Current U.S. ethanol production stands at 275 barrels per day. But another 130,000 barrels will be needed daily to make up for the accelerated oil-company phase-out of the gasoline additive methyl tertiary-butyl ether planned to occur before the busy summer driving season.
A new report from the Energy Information Administration - Eliminating MTBE in Gasoline in 2006 - says the rapid switch from MTBE to ethanol blends could have a negative impact on energy costs and the ethanol industry.
The report outlines that these impacts mainly stem from:
- Net loss of gasoline production capacity
- Tight ethanol market, limited in the short-run by ethanol-production capacity and transportation capability to move increased volumes to areas of demand
- Limited resources and permitting issues hampering gasoline suppliers abilities to quickly get terminal facilities in place to store and blend ethanol
- Loss of import supply sources that cannot deliver MTBE-free product, or that cannot produce the high-quality blend stock needed to combine with ethanol
EIA says ethanol-blended gasoline cannot be intermingled with other gasolines during the summer months. Also, ethanol, unlike MTBE, must be transported and stored separately from the base gasoline mixture to which it is added until the last step in the distribution chain. Many areas of the distribution system cannot handle additional products without further investments.

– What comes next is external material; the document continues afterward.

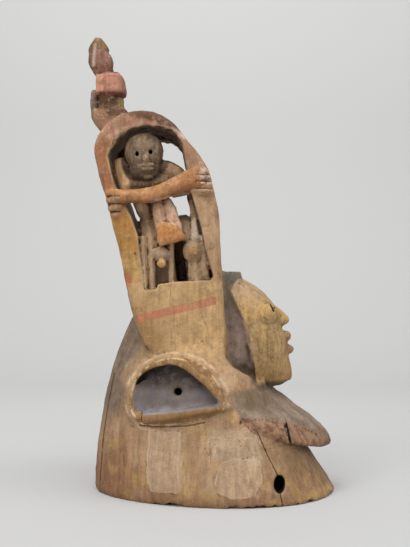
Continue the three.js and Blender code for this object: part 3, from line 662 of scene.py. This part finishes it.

RFA responds to EIA claims
Renewable Fuels Association President Bob Dinneen sent a letter Tuesday to EIA countering assertions concerning the availability of ethanol for those gasoline markets transitioning out of MTBE. "The bulk of EIA's report is based on 2004 data and informal discussions with refiners," says Dinneen. "To make sweeping projections based on data that is more than a year old, discussions with unnamed companies, and no indication of how much MTBE will be lost from the market is problematic at best."
While the U.S. ethanol industry has anticipated a full-scale transition from MTBE to ethanol, the rapid rate at which gasoline refiners are now pulling MTBE from the marketplace has mobilized ethanol producers and marketers to quickly reorganize their delivery networks to meet the new demand.

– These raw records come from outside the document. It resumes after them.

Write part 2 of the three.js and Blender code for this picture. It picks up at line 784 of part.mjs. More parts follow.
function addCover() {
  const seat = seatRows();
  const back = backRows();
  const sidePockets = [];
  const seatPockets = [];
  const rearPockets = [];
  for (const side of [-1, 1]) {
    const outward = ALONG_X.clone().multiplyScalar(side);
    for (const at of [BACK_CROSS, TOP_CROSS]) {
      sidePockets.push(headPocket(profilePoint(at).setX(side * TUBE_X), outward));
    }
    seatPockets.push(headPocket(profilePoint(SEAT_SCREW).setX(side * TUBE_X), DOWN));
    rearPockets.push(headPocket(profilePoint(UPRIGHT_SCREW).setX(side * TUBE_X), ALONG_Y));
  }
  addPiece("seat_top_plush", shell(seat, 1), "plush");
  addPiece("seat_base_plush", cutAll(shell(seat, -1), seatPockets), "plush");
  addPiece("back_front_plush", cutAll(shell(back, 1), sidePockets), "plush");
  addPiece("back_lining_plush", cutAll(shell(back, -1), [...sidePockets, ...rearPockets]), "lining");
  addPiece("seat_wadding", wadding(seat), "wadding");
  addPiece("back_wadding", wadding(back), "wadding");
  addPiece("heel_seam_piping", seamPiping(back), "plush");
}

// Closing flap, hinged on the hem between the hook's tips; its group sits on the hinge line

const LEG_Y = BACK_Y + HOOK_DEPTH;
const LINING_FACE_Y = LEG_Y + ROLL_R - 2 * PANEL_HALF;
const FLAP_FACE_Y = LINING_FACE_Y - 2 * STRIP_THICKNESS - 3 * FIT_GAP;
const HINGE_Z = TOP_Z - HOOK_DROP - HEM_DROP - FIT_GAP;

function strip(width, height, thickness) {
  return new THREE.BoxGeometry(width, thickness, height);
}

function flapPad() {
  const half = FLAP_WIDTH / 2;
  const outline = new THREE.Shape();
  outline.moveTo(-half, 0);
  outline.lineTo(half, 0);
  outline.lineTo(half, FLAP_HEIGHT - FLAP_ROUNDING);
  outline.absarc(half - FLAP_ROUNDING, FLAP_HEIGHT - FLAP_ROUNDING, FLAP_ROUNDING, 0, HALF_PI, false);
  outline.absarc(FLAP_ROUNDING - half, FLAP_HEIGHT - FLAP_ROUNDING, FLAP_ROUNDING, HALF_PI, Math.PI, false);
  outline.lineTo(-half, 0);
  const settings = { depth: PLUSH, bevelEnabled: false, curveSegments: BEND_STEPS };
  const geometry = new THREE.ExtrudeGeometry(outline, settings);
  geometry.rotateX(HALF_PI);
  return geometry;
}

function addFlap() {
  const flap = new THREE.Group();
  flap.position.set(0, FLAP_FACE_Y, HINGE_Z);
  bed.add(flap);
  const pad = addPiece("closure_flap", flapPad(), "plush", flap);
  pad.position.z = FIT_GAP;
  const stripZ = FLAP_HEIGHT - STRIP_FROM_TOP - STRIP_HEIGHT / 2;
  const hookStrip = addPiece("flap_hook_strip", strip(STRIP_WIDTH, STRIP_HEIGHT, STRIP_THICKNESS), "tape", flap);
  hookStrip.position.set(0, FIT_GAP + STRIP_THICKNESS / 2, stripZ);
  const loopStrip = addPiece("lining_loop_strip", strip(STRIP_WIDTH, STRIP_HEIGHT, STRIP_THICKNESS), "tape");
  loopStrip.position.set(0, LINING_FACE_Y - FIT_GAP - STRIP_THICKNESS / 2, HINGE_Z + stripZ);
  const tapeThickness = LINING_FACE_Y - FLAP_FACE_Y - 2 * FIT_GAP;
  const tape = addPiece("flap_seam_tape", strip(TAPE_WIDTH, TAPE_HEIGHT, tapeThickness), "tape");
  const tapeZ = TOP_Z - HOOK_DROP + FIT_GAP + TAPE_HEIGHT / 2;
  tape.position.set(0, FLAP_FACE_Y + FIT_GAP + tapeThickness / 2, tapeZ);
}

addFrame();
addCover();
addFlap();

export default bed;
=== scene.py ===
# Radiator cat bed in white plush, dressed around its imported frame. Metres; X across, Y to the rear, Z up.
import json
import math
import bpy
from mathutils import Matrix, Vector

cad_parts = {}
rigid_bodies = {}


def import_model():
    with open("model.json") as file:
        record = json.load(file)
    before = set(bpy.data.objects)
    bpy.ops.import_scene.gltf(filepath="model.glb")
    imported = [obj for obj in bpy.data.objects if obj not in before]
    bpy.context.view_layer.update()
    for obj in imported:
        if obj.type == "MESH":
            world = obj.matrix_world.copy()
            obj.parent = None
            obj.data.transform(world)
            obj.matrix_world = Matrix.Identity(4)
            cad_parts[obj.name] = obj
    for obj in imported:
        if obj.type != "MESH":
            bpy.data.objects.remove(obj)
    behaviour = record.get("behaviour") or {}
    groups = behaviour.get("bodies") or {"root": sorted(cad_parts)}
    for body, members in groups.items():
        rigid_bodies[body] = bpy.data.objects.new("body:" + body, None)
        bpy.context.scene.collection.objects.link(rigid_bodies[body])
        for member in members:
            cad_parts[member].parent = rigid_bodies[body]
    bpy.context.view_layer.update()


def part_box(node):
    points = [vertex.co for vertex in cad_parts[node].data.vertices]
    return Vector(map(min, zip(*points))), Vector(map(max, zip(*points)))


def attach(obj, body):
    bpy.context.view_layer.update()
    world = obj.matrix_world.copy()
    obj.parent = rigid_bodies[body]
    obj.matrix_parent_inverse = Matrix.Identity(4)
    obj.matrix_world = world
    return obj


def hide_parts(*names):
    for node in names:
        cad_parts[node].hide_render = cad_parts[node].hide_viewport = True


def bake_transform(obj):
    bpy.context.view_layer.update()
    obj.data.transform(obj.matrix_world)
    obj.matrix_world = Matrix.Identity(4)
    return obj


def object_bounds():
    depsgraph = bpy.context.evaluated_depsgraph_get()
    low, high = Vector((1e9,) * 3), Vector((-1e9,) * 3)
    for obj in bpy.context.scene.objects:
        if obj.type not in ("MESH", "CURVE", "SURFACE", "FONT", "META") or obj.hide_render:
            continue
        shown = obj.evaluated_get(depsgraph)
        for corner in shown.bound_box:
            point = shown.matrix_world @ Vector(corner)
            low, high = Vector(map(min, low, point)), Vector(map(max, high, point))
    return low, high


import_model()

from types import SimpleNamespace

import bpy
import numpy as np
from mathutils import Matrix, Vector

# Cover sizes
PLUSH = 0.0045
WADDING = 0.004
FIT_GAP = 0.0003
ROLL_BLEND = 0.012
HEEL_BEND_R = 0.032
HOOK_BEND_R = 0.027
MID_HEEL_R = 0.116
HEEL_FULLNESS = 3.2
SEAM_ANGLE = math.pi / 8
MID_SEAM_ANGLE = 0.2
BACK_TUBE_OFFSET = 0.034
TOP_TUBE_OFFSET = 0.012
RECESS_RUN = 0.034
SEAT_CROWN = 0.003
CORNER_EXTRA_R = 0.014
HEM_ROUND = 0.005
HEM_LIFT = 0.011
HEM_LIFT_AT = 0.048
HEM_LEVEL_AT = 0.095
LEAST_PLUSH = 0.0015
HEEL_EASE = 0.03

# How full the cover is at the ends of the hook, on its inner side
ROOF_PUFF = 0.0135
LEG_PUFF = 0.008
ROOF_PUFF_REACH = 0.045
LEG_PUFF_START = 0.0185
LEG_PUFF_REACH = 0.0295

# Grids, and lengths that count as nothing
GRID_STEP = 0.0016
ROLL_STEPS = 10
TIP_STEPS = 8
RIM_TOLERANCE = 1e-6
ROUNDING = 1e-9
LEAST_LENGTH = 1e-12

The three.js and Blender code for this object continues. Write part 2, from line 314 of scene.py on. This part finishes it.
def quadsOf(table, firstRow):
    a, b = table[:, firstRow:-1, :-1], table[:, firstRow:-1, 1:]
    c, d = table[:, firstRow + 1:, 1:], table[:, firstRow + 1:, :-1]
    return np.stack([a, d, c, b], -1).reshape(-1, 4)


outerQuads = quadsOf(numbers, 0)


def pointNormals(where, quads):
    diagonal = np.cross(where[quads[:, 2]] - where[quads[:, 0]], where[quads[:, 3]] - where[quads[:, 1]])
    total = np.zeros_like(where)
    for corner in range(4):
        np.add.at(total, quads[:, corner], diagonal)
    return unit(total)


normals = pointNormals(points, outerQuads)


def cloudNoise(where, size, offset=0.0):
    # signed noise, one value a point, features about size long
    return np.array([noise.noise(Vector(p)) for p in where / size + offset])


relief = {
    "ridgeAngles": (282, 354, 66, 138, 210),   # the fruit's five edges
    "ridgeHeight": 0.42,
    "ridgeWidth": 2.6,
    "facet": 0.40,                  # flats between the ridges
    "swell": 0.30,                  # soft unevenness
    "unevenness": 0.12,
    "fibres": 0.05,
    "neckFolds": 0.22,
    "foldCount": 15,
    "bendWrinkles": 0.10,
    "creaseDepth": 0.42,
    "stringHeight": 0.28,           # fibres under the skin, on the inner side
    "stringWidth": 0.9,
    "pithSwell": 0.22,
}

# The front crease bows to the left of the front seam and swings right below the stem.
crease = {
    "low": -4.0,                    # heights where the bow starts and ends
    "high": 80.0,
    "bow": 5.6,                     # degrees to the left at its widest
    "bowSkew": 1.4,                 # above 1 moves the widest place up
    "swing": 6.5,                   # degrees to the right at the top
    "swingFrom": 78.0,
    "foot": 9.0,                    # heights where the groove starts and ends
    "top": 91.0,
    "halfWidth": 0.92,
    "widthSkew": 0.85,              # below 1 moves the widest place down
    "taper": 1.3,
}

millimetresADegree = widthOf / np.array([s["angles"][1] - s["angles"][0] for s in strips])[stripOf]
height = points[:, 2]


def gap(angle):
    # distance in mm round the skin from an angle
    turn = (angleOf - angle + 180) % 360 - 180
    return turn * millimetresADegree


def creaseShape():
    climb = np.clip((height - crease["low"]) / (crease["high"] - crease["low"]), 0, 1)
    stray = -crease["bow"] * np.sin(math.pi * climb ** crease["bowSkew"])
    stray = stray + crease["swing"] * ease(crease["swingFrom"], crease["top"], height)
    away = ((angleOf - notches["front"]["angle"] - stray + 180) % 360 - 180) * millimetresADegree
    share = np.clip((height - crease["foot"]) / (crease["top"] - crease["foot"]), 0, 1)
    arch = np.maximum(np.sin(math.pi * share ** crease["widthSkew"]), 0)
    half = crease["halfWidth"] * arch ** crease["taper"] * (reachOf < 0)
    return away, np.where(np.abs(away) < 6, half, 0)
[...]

"EIA should recognize that many in the ethanol industry have begun to restructure how they deliver ethanol to their local markets, freeing up rail capacity to deliver product to the East Coast," Dinneen writes. "Others are staging barges to ship ethanol via waterways or have begun prefilling ethanol storage facilities on the East Coast in advance of this transition. In view of the fact that EIA conducted informal meetings with oil refiners, it should also have met with key players in the ethanol and rail industry."
"The U.S. ethanol industry has been planning for this transition for months and has already taken the necessary steps to ensure that every drop of ethanol produced in this country makes it to the areas that need it," Dinneen writes. "...Refiners made the decision to accelerate the removal of MTBE, not ethanol producers. Nevertheless, we have worked diligently with our customers - the nation's gasoline refiners - to ensure that any consumer impact resulting from refiners' decision to hemorrhage MTBE will be temporary. That means having the ability to deliver product where it is needed as well as adding the domestic production capacity to meet this growing demand."